Twitter’s blue check-mark has generated a lot of attention over the years. This week, Ethereum’s Vitalik Buterin rightfully noted that the blue check-mark was a status symbol. Last week-end, Dani Grant released a fun Chrome extension which will show a Twitter users’ NFT on their twitter profile.

Yesterday, we deployed a lock which lets anyone purchase a Blue Check-mark. Get yours now.
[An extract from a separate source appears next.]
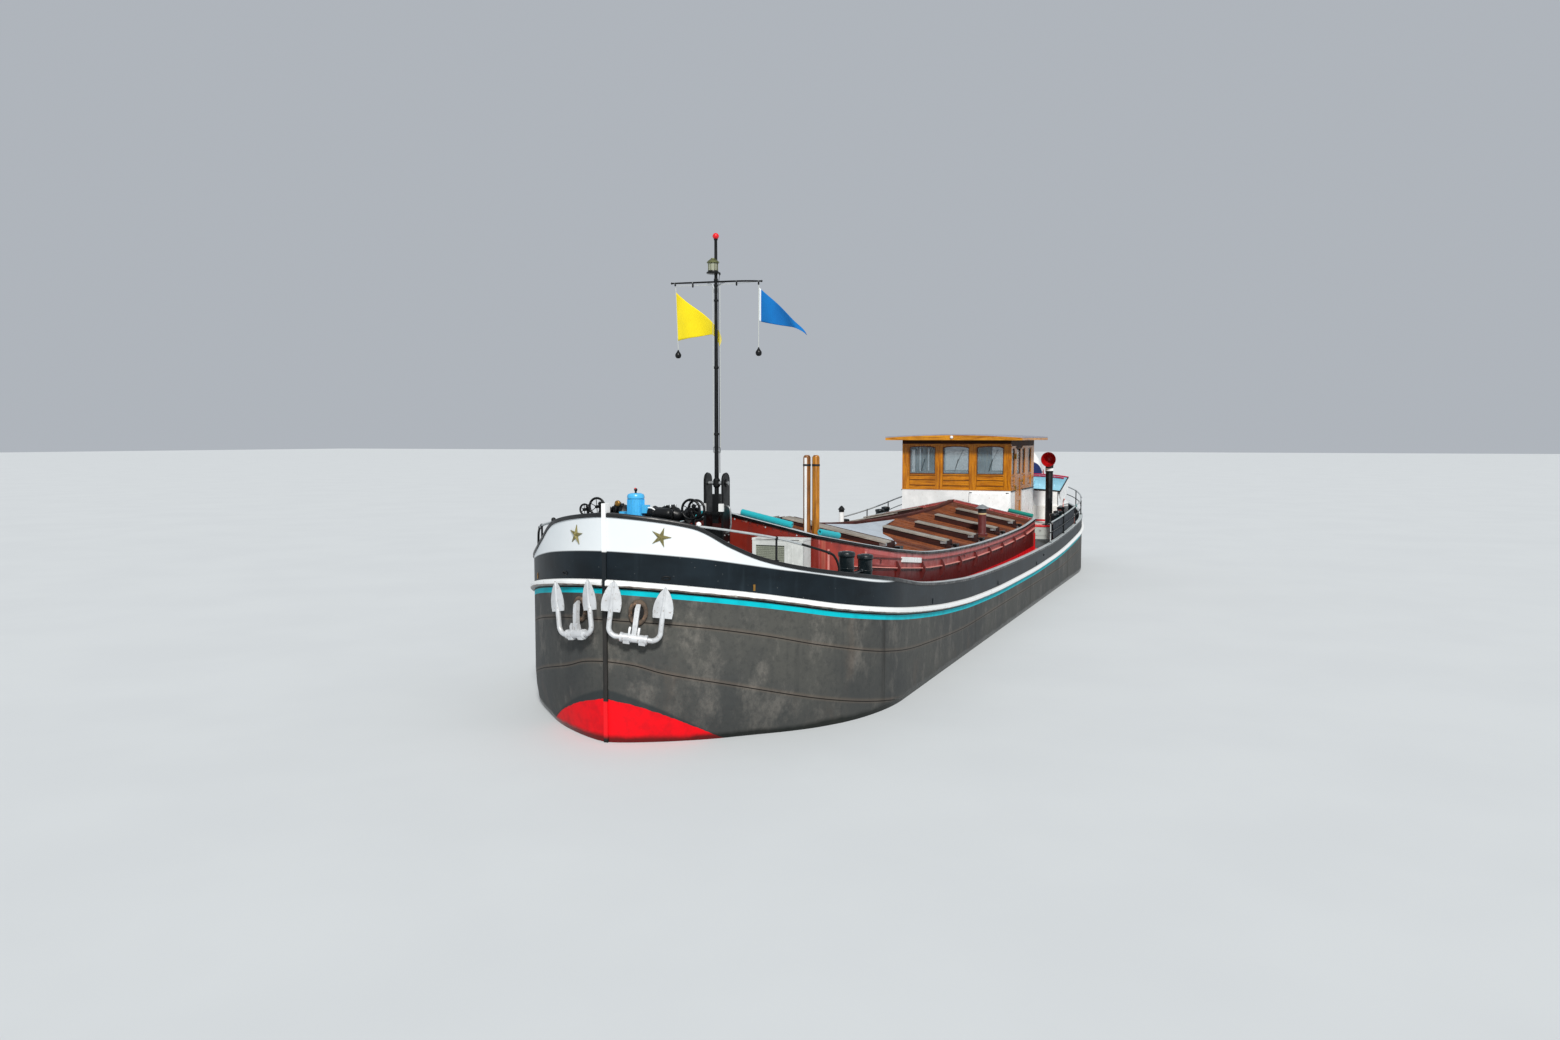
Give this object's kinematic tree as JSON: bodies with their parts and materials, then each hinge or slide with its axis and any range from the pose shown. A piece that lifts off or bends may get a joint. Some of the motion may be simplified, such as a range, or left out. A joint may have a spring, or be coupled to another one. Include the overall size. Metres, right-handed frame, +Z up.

It’s cheap: 0.01 ether and we’ll donate the proceeds to SHE256. Also, Dani was kind enough to merge a pull request on her extension so that if someone owns the NFT blue check-mark, it will actually show on their Twitter profile ;)

At Unlock, we believe that Non Fungible Tokens can be badges to show “membership”, and yes, the Twitter Check-mark is an identifier for, as Vitalik calls it the blue check-mark class.

It turns out that Twitter’s system is very much broken right now. Nobody knows what it really means to have a check-mark but we can’t argue that in the days of deep fakes, having some kind of “labels” on the social web is a very useful pattern to identify people (or bots!) based on their affiliations for example.

Our Blue Check-mark Lock is obviously a joke and a fun experiment, but it shows the power of NFT which exist “outside” of the space for which they’re created. Using Non Fungible Tokens, rather than records on Twitter’s databases means that other applications could re-use these labels and maybe expand them. For example, wouldn’t it be useful for Github to show some of the tags from StackOverflow? I’d love my RSS creds to be visible on my Github profile!

What other kinds of memberships would you want to see represented as Non Fungible Tokens?